# Stored rows start
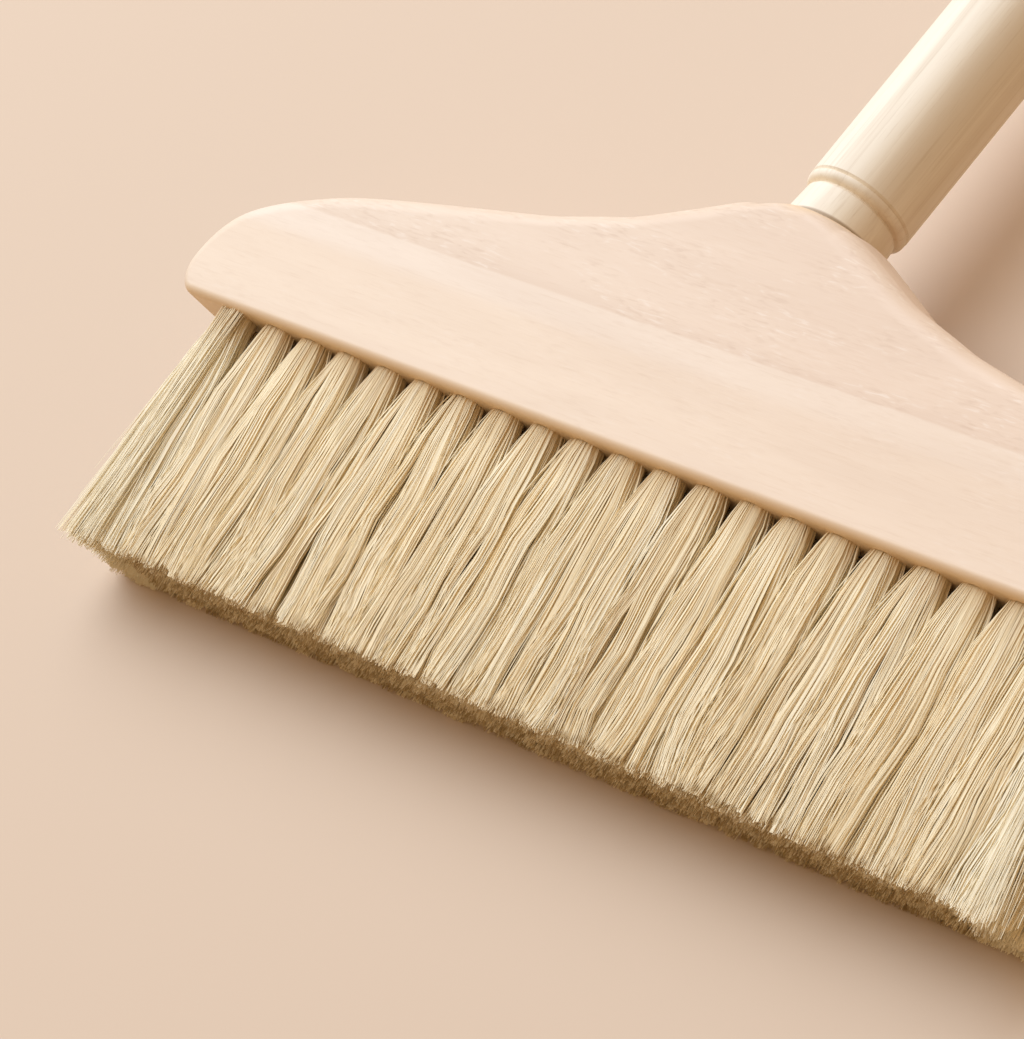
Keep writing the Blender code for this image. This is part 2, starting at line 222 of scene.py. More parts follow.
class HeadSettings(bpy.types.PropertyGroup):
    """Sizes and colours of the wooden head."""

    length: bpy.props.FloatProperty(
        name="Length", description="Length of the head", default=0.297, unit="LENGTH")
    edge_radius: bpy.props.FloatProperty(
        name="Edge Radius", description="Rounding of the upper edges", default=0.0050, unit="LENGTH")
    foot_radius: bpy.props.FloatProperty(
        name="Foot Radius", description="Rounding of the lower edges", default=0.0018, unit="LENGTH")
    crown_rim: bpy.props.FloatProperty(
        name="Crown Rim", description="Rounding beside the pole", default=0.0022, unit="LENGTH")
    crown_fall: bpy.props.FloatProperty(
        name="Crown Fall", description="Slope of the crown round the pole", default=0.50, subtype="FACTOR")
    crease_height: bpy.props.FloatProperty(
        name="Crease Height", description="Height of the crease", default=0.0272, unit="LENGTH")
    crease_taper: bpy.props.FloatProperty(
        name="Crease Taper", description="Wood planed off each face above the crease",
        default=0.0008, unit="LENGTH")
    hole_radius: bpy.props.FloatProperty(
        name="Tuft Hole Radius", description="Radius of the tuft holes", default=0.0032, unit="LENGTH")
    hole_depth: bpy.props.FloatProperty(
        name="Tuft Hole Depth", description="Depth of the tuft holes", default=0.0060, unit="LENGTH")
    band_colour: bpy.props.FloatVectorProperty(
        name="Band Colour", description="Wood below the crease", default=(0.885, 0.710, 0.535),
        subtype="COLOR", size=3, min=0.0, max=1.0)
    # The hump's colour is a little darker than the band's: partly painted shade of the planed face turned from the
    # light, partly a pinker wood tone
    hump_colour: bpy.props.FloatVectorProperty(
        name="Hump Colour", description="Wood above the crease", default=(0.860, 0.690, 0.530),
        subtype="COLOR", size=3, min=0.0, max=1.0)
    # Painted highlight: this colour lights a band below the crease for the light on its ridge, and also gives pale
    # flecks in the wood
    highlight_and_fleck_colour: bpy.props.FloatVectorProperty(
        name="Crease Colour", description="Painted highlight below the crease, and pale flecks", default=(0.905, 0.765, 0.630),
        subtype="COLOR", size=3, min=0.0, max=1.0)
    # Painted shade: the head darkens towards its +x end, away from the light
    falloff_shade_colour: bpy.props.FloatVectorProperty(
        name="Far Colour", description="Painted shade where the light falls off along the head", default=(0.76, 0.50, 0.32),
        subtype="COLOR", size=3, min=0.0, max=1.0)
    # Painted shade and highlight: warm shade along the underside, and a golden highlight round the socket's mouth
    rim_shade_and_highlight_colour: bpy.props.FloatVectorProperty(
        name="Foot Colour", description="Painted warm shade along the underside, and a highlight round the socket", default=(0.86, 0.60, 0.33),
        subtype="COLOR", size=3, min=0.0, max=1.0)
    # This colour also paints the shade in a band just above the crease
    fleck_and_crease_shade_colour: bpy.props.FloatVectorProperty(
        name="Fleck Colour", description="Short dark rays in the wood, and painted shade above the crease", default=(0.56, 0.37, 0.24),
        subtype="COLOR", size=3, min=0.0, max=1.0)


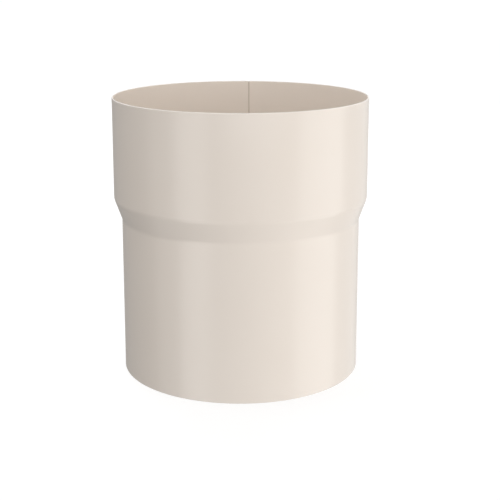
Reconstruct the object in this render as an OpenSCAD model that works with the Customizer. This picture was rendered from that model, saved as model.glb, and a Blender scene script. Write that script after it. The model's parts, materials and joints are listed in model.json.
# Stored rows end
§ **Given problem**: From the records above, please extract every line and repeat it exactly.

§ **Correct answer**:
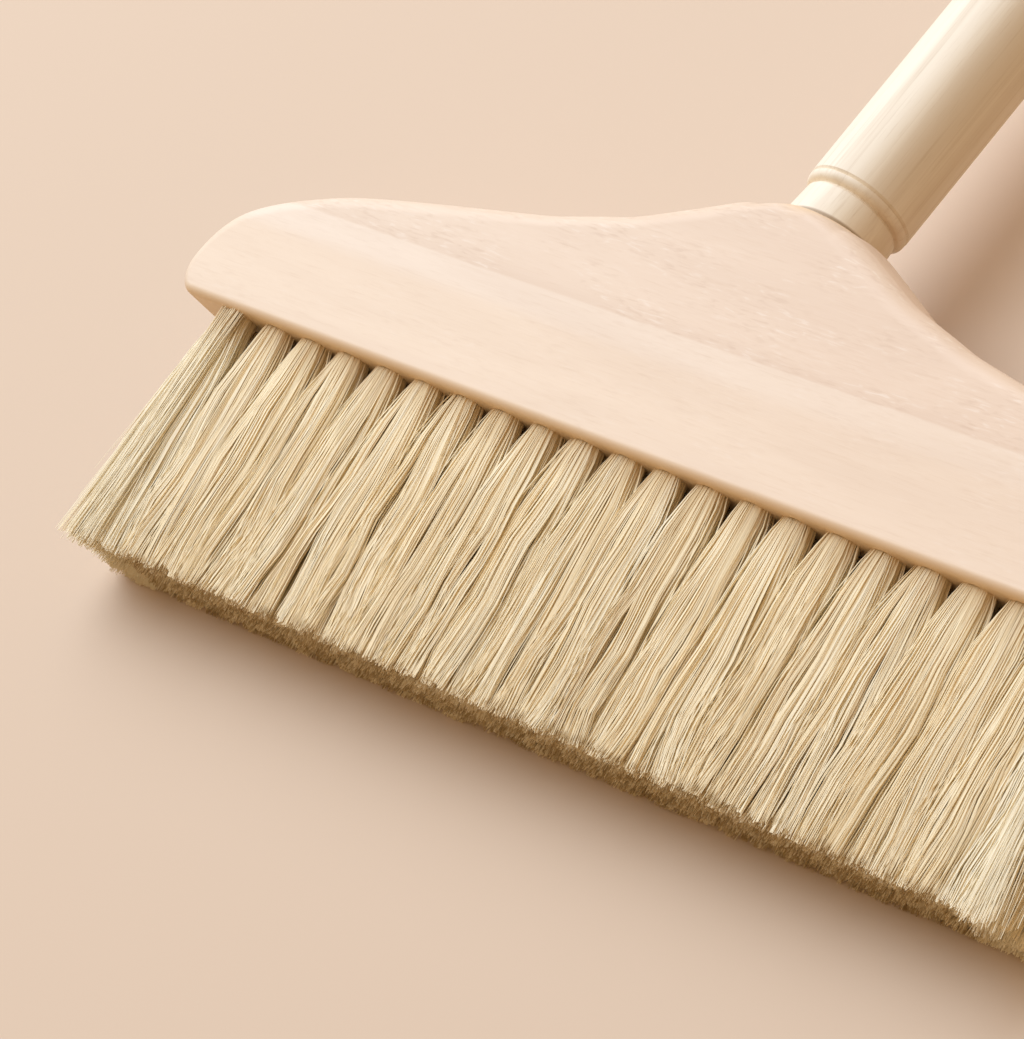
Keep writing the Blender code for this image. This is part 2, starting at line 222 of scene.py. More parts follow.
class HeadSettings(bpy.types.PropertyGroup):
    """Sizes and colours of the wooden head."""

    length: bpy.props.FloatProperty(
        name="Length", description="Length of the head", default=0.297, unit="LENGTH")
    edge_radius: bpy.props.FloatProperty(
        name="Edge Radius", description="Rounding of the upper edges", default=0.0050, unit="LENGTH")
    foot_radius: bpy.props.FloatProperty(
        name="Foot Radius", description="Rounding of the lower edges", default=0.0018, unit="LENGTH")
    crown_rim: bpy.props.FloatProperty(
        name="Crown Rim", description="Rounding beside the pole", default=0.0022, unit="LENGTH")
    crown_fall: bpy.props.FloatProperty(
        name="Crown Fall", description="Slope of the crown round the pole", default=0.50, subtype="FACTOR")
    crease_height: bpy.props.FloatProperty(
        name="Crease Height", description="Height of the crease", default=0.0272, unit="LENGTH")
    crease_taper: bpy.props.FloatProperty(
        name="Crease Taper", description="Wood planed off each face above the crease",
        default=0.0008, unit="LENGTH")
    hole_radius: bpy.props.FloatProperty(
        name="Tuft Hole Radius", description="Radius of the tuft holes", default=0.0032, unit="LENGTH")
    hole_depth: bpy.props.FloatProperty(
        name="Tuft Hole Depth", description="Depth of the tuft holes", default=0.0060, unit="LENGTH")
    band_colour: bpy.props.FloatVectorProperty(
        name="Band Colour", description="Wood below the crease", default=(0.885, 0.710, 0.535),
        subtype="COLOR", size=3, min=0.0, max=1.0)
    # The hump's colour is a little darker than the band's: partly painted shade of the planed face turned from the
    # light, partly a pinker wood tone
    hump_colour: bpy.props.FloatVectorProperty(
        name="Hump Colour", description="Wood above the crease", default=(0.860, 0.690, 0.530),
        subtype="COLOR", size=3, min=0.0, max=1.0)
    # Painted highlight: this colour lights a band below the crease for the light on its ridge, and also gives pale
    # flecks in the wood
    highlight_and_fleck_colour: bpy.props.FloatVectorProperty(
        name="Crease Colour", description="Painted highlight below the crease, and pale flecks", default=(0.905, 0.765, 0.630),
        subtype="COLOR", size=3, min=0.0, max=1.0)
    # Painted shade: the head darkens towards its +x end, away from the light
    falloff_shade_colour: bpy.props.FloatVectorProperty(
        name="Far Colour", description="Painted shade where the light falls off along the head", default=(0.76, 0.50, 0.32),
        subtype="COLOR", size=3, min=0.0, max=1.0)
    # Painted shade and highlight: warm shade along the underside, and a golden highlight round the socket's mouth
    rim_shade_and_highlight_colour: bpy.props.FloatVectorProperty(
        name="Foot Colour", description="Painted warm shade along the underside, and a highlight round the socket", default=(0.86, 0.60, 0.33),
        subtype="COLOR", size=3, min=0.0, max=1.0)
    # This colour also paints the shade in a band just above the crease
    fleck_and_crease_shade_colour: bpy.props.FloatVectorProperty(
        name="Fleck Colour", description="Short dark rays in the wood, and painted shade above the crease", default=(0.56, 0.37, 0.24),
        subtype="COLOR", size=3, min=0.0, max=1.0)


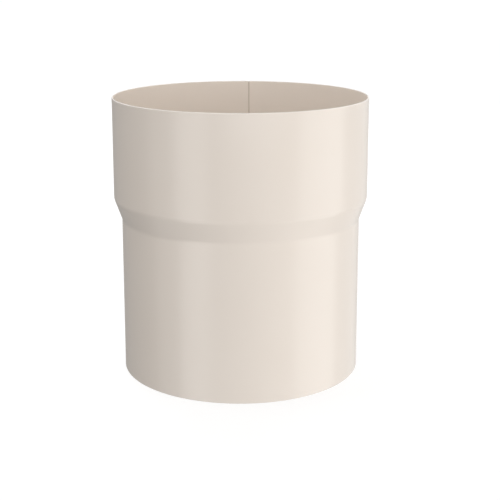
Reconstruct the object in this render as an OpenSCAD model that works with the Customizer. This picture was rendered from that model, saved as model.glb, and a Blender scene script. Write that script after it. The model's parts, materials and joints are listed in model.json.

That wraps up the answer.